My Cautious Brain

I’ve never been a thrill-seeker.  I first learned discovered my aversion to heights and speed on a trip to Magic Mountain with friends when I was about 14. Until that day, I had never made a connection between fun and danger.  So, I had no fear during the 30-minute wait to board the biggest roller coaster I had ever seen in my life. But what happened after the ride should have caused me great embarrassment, but I don’t recall feeling that way at all.

 That was to be my first and last experience on a full size roller coaster.  When the ride ended, my friends disembarked, but I sat silently in the roller coaster car for a good 5 minutes, paralyzed.  It took a park attendant to escort me from the ride, reassuring my quaking body the whole time that I was in fact “okay”.  No more fast and furious roller coasters for me!  I think most kids would have been embarrassed by the incident that happened in full view of four teenage friends and a host of strangers, but I wasn’t.  I was sufficiently scared so as to thwart any sense of embarrassment. 
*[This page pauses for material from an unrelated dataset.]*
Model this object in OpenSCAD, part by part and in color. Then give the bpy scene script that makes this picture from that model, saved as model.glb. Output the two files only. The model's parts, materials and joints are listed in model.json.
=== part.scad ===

 I’ve never felt the “need for speed” nor understood those who do, including my own children.  I hate roller coasters and the last thing I would ever want to do is jump out of an airplane.  I see a mountain and I have no desire to climb it.  In fact, I don’t understand people who willingly risk their lives for the next thrill.  I’m so risk adverse, that I won’t go anywhere near the edge of a cliff, even to see the beauty below like the times we took the kids to the Grand Canyon and Yosemite National Park and drove up to Half Dome.  I’m just fine at least 25 feet away from the edge.  I’d prefer to view the beauty below from the safety of an IMAX film—which I’ve done on numerous occasions.

 I’ve been told that I’ve missed out on a lot and that’s probably true. But I have tried to make myself more daring.  Having been traumatized by the horror movies Alfred Hitchcock’s, “The Birds”(1963) and Bert Gordon’s, “Picture Mommy Dead” (1966) I thought I would suck it up and accompany two of my then teenage kids to a horror film they wanted to see.  It didn’t take more than 20 minutes for me to leave the theater and request a refund.  I went shopping until the film was over.  I admit that I’m no fun at thrill-ride amusement parks or water parks.  I’m no fun at certain parties either, having never been high or drunk in my entire life.  The jokes about my tea-toting ways don’t bother me.  I know who I am.

 But my aversion to thrill-seeking extends beyond speed, heights, horror films, and mind-altering drugs.  I still recall the argument I had with myself when all the other college students jumped into the crystal blue water in the Blue Grotto (a sea cave off of the island of Capri in Italy).  This I regret.  And I regret the time I remained in the boat while my kids snorkeled in the waters off the island of Kauai and saw all the wonderful fish.  I regret skipping the opportunity to zip line in Costa Rica.  Each time, I felt real conflict between my desire to experience the amazing and my sense of danger.  I’m not good at putting the brakes on my fear responses, especially because I actually have a strong physical response to the anxiety, even in the movies. Sometimes I hate it that while everyone is having fun, the makeup of my brain demands that I play it safe.  I know I’ve missed out on a lot of cool experiences because of my aversion to danger (no matter how imaginary, as in a horror movie). 

 I’ve often joked that I’m missing the thrill-seeking gene.  In fact, neuroscientists have discovered that different kinds of thrill-seeking behaviors may well be genetic.  Thrill seekers seem to have fewer dopamine-inhibiting receptors and so they need more and more stimulation to be satisfied. People like me seem to have more activity in the frontal cortex that controls emotions, while thrill seekers have less.  Of course, it’s a lot more complicated than that and genetics only accounts for 50-60 percent of this these tendencies while environment makes up the other part of our personality.  I’m glad I didn’t screw up my kids with my inhibitions.

 I may not crave the thrills associated with horror movies, getting high, or sky-diving, but I do crave the mild thrills that come from new experiences like those I get through travel and learning new things.  This too, is one category of sensation-seeking and I’m okay with that. All I can say is, thank God for IMAX movies.